REQUIREMENTS.
Your task is to reproduce word for word the lines running from the line containing "Reconstruct the object" to the line containing "wooden trouser hanger.", inclusive. Nothing else belongs in the answer.

## begin SUPPLIED DATA

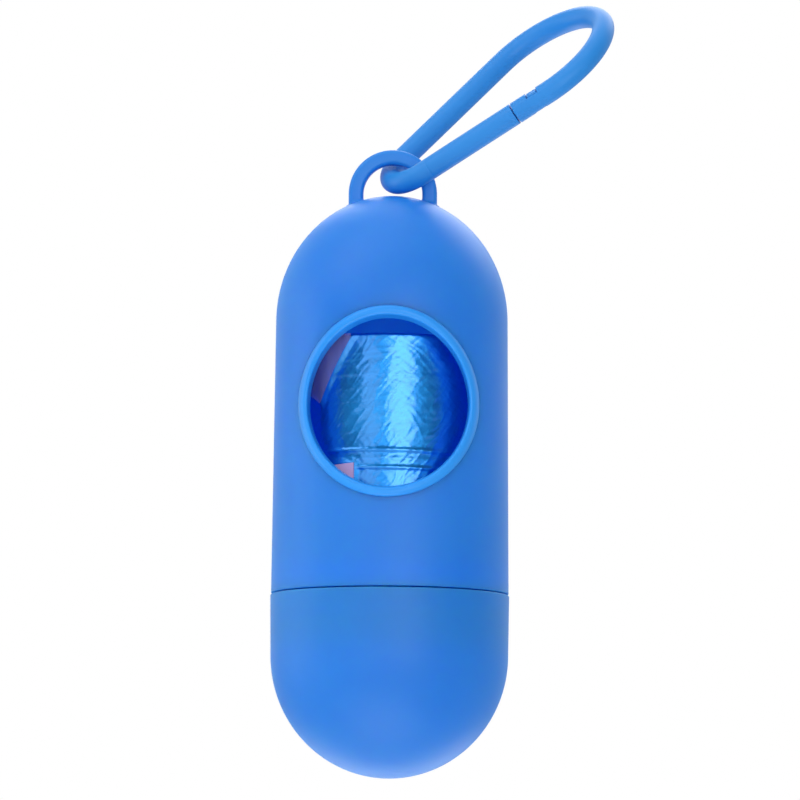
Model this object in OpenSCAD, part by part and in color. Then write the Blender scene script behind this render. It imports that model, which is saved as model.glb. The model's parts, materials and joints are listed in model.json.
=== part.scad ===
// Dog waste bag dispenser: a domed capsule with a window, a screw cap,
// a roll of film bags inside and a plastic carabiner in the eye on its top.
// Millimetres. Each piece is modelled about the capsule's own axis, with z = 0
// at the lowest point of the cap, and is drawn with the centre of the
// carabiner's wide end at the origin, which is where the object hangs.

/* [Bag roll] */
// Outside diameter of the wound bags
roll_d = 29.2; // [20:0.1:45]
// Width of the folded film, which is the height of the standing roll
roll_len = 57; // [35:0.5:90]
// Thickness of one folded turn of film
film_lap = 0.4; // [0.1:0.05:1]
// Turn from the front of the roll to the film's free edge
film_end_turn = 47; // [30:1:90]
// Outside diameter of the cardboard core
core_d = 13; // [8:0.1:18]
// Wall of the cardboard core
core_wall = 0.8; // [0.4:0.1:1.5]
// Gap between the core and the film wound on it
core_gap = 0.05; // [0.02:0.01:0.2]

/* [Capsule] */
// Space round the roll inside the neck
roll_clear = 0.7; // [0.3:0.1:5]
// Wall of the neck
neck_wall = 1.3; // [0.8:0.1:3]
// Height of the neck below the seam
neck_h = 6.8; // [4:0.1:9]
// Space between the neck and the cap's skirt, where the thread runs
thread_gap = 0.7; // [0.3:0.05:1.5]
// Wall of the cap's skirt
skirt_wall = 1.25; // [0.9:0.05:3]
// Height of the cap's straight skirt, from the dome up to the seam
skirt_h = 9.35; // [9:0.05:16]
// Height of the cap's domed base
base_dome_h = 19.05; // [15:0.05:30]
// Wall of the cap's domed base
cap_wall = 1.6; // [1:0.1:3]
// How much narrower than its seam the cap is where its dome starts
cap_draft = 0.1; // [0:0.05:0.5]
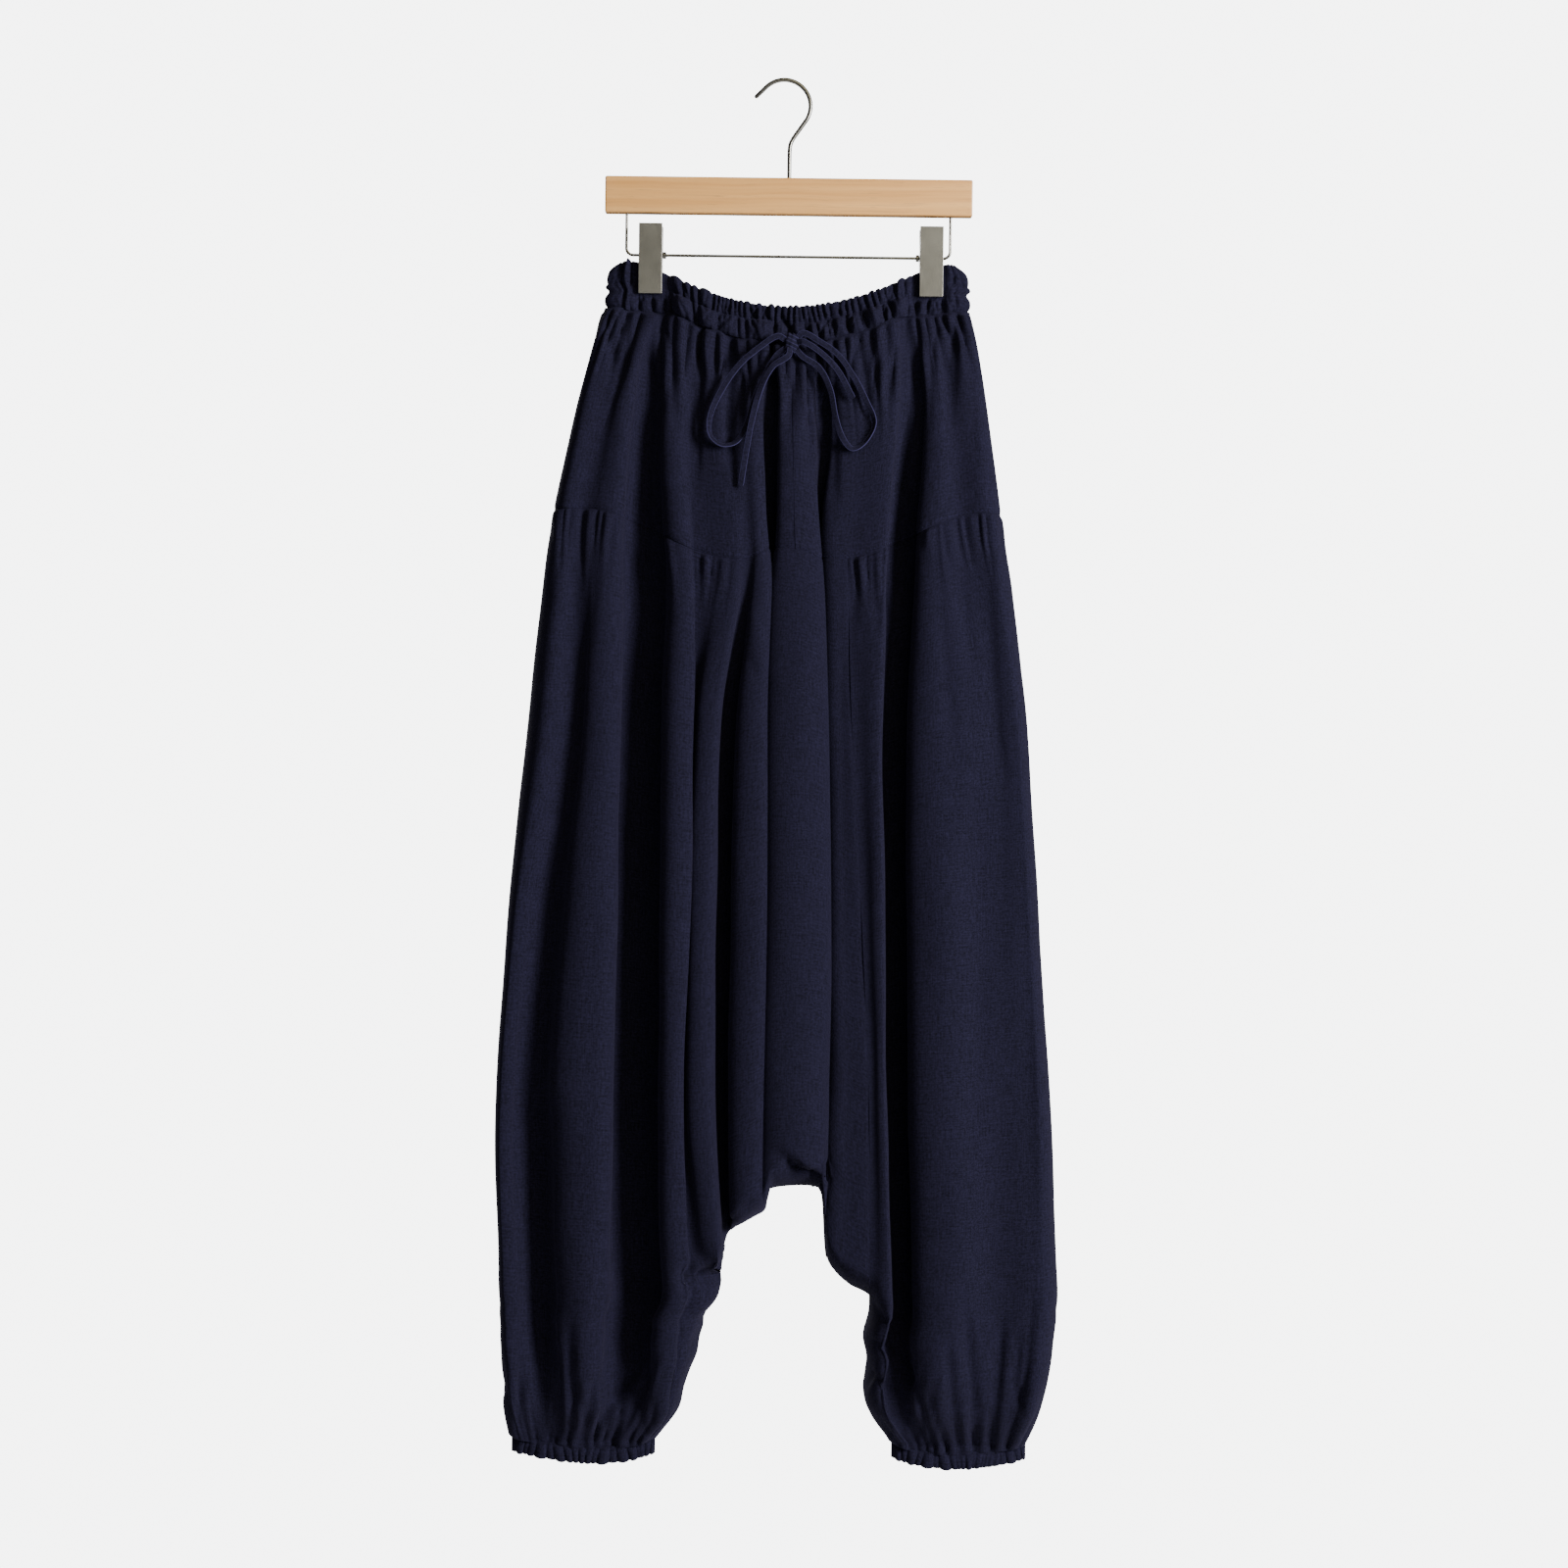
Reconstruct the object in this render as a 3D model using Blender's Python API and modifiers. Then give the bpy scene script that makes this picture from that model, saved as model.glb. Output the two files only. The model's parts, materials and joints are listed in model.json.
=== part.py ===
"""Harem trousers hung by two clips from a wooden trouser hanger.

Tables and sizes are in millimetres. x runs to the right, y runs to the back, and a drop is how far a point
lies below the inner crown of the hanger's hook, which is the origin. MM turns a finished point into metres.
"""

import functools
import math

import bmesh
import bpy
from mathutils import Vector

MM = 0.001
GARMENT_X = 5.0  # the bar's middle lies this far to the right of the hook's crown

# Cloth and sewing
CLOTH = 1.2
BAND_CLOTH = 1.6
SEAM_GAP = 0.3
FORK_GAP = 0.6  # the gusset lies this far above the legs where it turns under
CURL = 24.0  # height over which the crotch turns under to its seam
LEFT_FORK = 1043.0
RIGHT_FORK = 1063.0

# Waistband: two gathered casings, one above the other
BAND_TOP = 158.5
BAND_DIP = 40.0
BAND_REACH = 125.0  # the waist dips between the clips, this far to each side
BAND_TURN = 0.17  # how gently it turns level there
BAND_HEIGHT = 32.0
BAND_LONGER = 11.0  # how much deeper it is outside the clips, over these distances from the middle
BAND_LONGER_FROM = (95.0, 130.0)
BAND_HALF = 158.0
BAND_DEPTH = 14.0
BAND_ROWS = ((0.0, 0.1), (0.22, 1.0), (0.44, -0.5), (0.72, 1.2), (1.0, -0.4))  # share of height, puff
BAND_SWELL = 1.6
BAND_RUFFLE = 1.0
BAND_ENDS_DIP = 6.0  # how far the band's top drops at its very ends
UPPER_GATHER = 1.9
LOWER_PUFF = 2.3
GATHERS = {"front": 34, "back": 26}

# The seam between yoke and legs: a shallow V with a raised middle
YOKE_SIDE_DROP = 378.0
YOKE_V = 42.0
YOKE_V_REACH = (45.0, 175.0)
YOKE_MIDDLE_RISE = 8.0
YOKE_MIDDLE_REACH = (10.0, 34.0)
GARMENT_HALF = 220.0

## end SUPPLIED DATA

FINISHED EXERCISE.
Reconstruct the object in this render as a 3D model using Blender's Python API and modifiers. Then give the bpy scene script that makes this picture from that model, saved as model.glb. Output the two files only. The model's parts, materials and joints are listed in model.json.
=== part.py ===
"""Harem trousers hung by two clips from a wooden trouser hanger.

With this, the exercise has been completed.